THE TASK. The material below holds a span beginning at the line with "math.pi, LID_SLIT, LID_SIDES)" and ending at the line with "obj.matrix_world = world". Quote that span exactly, both ends included, and only that span.
++++ DATA SECTION
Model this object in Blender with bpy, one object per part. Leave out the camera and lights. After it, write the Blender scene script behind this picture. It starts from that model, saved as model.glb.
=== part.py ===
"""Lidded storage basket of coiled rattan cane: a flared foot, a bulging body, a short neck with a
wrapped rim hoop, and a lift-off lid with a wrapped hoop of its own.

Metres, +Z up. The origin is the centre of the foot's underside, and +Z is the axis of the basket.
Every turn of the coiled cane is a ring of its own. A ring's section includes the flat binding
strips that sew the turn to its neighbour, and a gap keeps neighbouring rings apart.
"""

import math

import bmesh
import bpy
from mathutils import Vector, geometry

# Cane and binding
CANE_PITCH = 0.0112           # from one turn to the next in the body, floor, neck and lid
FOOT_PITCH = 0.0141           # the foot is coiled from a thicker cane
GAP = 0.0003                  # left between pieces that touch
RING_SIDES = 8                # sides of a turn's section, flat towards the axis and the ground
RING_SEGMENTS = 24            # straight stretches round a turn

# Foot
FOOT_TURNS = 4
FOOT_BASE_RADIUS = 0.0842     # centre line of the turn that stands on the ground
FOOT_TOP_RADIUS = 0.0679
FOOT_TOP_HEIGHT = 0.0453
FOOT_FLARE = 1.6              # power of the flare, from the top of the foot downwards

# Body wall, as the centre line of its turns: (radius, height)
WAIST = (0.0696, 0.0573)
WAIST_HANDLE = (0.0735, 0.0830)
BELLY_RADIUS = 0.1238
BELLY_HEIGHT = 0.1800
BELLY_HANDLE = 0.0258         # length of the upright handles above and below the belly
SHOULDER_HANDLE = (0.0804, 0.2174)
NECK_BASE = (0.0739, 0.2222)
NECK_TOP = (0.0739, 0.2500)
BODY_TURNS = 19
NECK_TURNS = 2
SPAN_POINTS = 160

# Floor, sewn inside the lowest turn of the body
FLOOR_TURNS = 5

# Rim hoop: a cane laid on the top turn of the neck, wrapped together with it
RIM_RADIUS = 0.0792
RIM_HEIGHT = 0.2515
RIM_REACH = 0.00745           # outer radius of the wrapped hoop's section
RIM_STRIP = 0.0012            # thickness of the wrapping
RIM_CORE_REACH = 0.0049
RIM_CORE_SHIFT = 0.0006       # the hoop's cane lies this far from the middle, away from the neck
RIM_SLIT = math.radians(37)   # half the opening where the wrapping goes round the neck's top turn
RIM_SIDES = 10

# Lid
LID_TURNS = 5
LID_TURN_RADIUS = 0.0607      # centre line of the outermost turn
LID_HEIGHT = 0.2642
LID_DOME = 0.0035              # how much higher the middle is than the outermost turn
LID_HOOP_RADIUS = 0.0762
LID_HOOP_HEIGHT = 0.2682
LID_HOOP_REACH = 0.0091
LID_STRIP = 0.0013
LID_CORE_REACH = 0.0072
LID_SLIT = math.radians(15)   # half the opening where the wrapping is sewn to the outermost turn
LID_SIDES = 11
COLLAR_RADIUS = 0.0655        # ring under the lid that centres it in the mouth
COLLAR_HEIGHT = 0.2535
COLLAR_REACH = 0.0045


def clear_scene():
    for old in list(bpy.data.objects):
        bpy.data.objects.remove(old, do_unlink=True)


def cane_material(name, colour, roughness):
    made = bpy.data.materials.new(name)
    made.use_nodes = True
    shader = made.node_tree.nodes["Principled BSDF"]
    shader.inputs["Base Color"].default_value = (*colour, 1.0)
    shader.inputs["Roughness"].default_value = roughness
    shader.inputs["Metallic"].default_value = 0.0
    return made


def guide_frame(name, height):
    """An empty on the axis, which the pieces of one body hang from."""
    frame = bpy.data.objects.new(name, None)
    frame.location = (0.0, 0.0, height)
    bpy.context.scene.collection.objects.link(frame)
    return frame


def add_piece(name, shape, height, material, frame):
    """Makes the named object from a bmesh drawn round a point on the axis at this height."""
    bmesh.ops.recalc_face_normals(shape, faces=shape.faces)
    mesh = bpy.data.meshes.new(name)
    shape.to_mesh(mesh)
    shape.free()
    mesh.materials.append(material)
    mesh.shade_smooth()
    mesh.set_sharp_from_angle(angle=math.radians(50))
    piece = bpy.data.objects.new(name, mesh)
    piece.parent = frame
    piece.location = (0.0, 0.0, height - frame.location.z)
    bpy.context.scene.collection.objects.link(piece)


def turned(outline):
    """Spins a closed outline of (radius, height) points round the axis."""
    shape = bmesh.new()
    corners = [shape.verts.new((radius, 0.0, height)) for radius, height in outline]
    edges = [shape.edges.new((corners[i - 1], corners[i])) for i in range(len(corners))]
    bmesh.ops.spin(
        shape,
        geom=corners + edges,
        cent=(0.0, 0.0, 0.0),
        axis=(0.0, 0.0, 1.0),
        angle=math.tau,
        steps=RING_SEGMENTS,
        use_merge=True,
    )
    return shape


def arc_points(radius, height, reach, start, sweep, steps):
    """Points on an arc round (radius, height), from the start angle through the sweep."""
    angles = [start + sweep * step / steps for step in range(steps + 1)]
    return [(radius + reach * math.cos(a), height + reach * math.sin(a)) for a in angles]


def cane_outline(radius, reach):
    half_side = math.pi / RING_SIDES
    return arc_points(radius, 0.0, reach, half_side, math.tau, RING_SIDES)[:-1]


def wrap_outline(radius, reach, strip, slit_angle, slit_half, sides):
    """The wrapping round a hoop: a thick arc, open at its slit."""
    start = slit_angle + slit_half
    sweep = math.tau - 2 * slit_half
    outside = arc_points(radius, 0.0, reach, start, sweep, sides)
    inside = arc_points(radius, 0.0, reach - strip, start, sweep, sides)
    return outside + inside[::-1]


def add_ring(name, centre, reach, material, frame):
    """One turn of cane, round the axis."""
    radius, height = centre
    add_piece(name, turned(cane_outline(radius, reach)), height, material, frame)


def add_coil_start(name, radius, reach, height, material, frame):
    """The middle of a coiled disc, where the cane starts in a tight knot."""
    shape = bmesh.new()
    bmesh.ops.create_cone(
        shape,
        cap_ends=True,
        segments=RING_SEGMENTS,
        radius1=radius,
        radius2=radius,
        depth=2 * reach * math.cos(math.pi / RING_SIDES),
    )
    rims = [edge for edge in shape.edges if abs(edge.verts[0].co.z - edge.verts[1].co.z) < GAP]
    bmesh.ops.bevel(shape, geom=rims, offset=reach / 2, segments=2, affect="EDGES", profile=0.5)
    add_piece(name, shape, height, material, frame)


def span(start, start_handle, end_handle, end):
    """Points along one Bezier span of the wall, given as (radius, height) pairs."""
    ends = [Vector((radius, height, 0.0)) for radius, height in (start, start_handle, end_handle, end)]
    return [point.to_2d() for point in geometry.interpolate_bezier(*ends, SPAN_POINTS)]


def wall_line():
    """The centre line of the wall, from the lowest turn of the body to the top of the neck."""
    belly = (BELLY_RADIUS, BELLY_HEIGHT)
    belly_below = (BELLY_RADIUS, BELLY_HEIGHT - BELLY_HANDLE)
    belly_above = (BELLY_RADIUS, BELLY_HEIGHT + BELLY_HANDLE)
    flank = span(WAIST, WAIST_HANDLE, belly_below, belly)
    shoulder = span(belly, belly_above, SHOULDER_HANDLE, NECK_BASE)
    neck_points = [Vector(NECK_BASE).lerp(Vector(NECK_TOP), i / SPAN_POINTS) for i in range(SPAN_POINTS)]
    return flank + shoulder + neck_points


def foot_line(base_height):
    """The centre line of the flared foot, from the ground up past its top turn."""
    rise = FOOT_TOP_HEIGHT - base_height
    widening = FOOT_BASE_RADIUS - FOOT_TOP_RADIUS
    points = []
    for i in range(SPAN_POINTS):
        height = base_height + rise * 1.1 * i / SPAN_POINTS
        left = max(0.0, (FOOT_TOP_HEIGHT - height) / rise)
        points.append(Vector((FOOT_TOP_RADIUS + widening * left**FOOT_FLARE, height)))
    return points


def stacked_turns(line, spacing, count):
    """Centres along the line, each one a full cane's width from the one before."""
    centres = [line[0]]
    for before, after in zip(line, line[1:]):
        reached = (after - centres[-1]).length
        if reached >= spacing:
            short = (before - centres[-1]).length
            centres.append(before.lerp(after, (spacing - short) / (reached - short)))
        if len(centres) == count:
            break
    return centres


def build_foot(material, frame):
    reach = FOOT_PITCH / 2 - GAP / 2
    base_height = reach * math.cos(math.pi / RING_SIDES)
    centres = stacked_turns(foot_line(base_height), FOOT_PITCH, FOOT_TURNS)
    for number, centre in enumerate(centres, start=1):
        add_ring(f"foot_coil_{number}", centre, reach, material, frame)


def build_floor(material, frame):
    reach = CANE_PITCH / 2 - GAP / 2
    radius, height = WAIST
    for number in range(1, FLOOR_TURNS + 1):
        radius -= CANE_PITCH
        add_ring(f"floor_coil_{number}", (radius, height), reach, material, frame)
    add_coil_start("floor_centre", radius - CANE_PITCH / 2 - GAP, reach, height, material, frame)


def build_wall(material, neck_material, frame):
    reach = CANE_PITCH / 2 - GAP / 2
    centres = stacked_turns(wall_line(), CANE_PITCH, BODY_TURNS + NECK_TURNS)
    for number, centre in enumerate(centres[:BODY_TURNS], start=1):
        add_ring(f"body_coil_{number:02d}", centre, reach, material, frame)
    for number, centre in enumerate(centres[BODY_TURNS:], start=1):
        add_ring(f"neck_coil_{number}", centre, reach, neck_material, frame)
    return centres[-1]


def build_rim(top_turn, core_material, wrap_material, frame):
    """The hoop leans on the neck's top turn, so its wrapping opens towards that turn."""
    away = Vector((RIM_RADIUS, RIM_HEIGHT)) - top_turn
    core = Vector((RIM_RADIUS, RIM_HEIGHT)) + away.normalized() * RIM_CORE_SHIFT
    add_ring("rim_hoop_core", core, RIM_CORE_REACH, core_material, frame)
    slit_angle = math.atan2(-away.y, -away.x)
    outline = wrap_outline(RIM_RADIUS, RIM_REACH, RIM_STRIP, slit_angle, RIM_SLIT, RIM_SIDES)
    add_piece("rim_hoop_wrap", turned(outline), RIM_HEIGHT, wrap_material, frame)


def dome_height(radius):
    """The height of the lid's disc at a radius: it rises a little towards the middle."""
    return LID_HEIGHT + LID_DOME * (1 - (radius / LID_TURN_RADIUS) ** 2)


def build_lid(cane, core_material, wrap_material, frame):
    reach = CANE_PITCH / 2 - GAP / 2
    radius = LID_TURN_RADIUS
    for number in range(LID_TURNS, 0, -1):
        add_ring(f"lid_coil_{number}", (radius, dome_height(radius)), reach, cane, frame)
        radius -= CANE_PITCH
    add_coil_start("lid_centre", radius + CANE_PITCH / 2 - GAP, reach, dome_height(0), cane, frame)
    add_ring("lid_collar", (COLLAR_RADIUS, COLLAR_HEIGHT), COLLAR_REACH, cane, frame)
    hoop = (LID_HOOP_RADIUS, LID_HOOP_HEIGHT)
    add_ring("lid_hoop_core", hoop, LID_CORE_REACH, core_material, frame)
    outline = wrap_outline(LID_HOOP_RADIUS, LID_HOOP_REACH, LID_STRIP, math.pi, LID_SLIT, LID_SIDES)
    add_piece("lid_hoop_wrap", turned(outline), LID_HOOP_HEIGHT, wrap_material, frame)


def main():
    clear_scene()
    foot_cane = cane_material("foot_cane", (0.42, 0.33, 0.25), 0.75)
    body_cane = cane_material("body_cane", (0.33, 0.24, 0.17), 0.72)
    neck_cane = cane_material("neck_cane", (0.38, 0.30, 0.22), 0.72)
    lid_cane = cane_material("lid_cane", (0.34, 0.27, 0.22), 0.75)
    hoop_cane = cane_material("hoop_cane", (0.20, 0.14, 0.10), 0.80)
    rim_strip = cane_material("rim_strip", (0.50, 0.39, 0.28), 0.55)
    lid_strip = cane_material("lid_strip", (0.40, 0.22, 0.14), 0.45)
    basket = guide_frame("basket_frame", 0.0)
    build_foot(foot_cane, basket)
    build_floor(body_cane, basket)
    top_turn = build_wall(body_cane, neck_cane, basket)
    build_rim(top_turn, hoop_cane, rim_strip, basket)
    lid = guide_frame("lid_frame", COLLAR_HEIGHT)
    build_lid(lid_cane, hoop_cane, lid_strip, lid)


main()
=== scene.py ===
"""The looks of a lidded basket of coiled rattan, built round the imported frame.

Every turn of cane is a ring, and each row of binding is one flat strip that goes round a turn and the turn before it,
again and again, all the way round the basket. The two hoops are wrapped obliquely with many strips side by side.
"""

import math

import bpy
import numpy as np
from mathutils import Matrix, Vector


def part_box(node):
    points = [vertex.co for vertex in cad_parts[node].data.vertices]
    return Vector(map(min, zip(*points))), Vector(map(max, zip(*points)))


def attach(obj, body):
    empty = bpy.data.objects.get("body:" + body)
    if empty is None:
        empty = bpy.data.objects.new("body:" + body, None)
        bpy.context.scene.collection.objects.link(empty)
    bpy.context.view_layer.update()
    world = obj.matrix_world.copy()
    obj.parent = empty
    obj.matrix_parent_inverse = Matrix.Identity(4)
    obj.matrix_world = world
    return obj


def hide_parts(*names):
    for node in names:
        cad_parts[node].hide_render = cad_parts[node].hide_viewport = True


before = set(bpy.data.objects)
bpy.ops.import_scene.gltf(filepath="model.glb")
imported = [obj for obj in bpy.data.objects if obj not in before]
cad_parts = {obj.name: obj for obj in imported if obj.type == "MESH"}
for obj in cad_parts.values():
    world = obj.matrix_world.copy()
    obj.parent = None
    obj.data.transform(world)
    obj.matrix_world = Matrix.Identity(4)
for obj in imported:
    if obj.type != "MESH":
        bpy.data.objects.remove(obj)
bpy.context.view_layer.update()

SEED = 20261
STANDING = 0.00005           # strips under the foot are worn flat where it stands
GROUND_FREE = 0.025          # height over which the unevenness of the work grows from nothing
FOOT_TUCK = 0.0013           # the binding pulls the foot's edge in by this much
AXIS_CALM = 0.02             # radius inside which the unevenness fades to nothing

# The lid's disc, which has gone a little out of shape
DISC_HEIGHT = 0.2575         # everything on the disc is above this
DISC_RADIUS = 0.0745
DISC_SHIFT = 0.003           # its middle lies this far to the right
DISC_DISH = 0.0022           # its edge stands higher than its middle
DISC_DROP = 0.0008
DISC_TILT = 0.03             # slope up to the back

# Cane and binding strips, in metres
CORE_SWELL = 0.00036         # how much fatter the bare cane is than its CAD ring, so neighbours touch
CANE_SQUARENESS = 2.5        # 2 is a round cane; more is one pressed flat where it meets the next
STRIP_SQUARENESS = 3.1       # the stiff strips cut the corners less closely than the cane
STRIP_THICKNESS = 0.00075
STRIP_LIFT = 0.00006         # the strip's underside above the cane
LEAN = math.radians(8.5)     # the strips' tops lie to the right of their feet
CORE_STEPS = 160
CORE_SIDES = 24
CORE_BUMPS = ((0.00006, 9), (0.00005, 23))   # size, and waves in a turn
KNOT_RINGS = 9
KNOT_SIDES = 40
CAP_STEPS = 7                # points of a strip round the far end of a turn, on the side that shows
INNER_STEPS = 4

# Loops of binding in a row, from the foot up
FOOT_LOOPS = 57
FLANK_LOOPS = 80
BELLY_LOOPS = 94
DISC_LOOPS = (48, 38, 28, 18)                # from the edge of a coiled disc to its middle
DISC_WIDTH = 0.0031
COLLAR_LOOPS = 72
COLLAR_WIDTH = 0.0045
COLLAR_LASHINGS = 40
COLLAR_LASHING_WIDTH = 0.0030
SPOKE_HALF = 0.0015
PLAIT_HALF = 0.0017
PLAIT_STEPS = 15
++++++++
TASK OUTPUT.
    outline = wrap_outline(LID_HOOP_RADIUS, LID_HOOP_REACH, LID_STRIP, math.pi, LID_SLIT, LID_SIDES)
    add_piece("lid_hoop_wrap", turned(outline), LID_HOOP_HEIGHT, wrap_material, frame)


def main():
    clear_scene()
    foot_cane = cane_material("foot_cane", (0.42, 0.33, 0.25), 0.75)
    body_cane = cane_material("body_cane", (0.33, 0.24, 0.17), 0.72)
    neck_cane = cane_material("neck_cane", (0.38, 0.30, 0.22), 0.72)
    lid_cane = cane_material("lid_cane", (0.34, 0.27, 0.22), 0.75)
    hoop_cane = cane_material("hoop_cane", (0.20, 0.14, 0.10), 0.80)
    rim_strip = cane_material("rim_strip", (0.50, 0.39, 0.28), 0.55)
    lid_strip = cane_material("lid_strip", (0.40, 0.22, 0.14), 0.45)
    basket = guide_frame("basket_frame", 0.0)
    build_foot(foot_cane, basket)
    build_floor(body_cane, basket)
    top_turn = build_wall(body_cane, neck_cane, basket)
    build_rim(top_turn, hoop_cane, rim_strip, basket)
    lid = guide_frame("lid_frame", COLLAR_HEIGHT)
    build_lid(lid_cane, hoop_cane, lid_strip, lid)


main()
=== scene.py ===
"""The looks of a lidded basket of coiled rattan, built round the imported frame.

Every turn of cane is a ring, and each row of binding is one flat strip that goes round a turn and the turn before it,
again and again, all the way round the basket. The two hoops are wrapped obliquely with many strips side by side.
"""

import math

import bpy
import numpy as np
from mathutils import Matrix, Vector


def part_box(node):
    points = [vertex.co for vertex in cad_parts[node].data.vertices]
    return Vector(map(min, zip(*points))), Vector(map(max, zip(*points)))


def attach(obj, body):
    empty = bpy.data.objects.get("body:" + body)
    if empty is None:
        empty = bpy.data.objects.new("body:" + body, None)
        bpy.context.scene.collection.objects.link(empty)
    bpy.context.view_layer.update()
    world = obj.matrix_world.copy()
    obj.parent = empty
    obj.matrix_parent_inverse = Matrix.Identity(4)
    obj.matrix_world = world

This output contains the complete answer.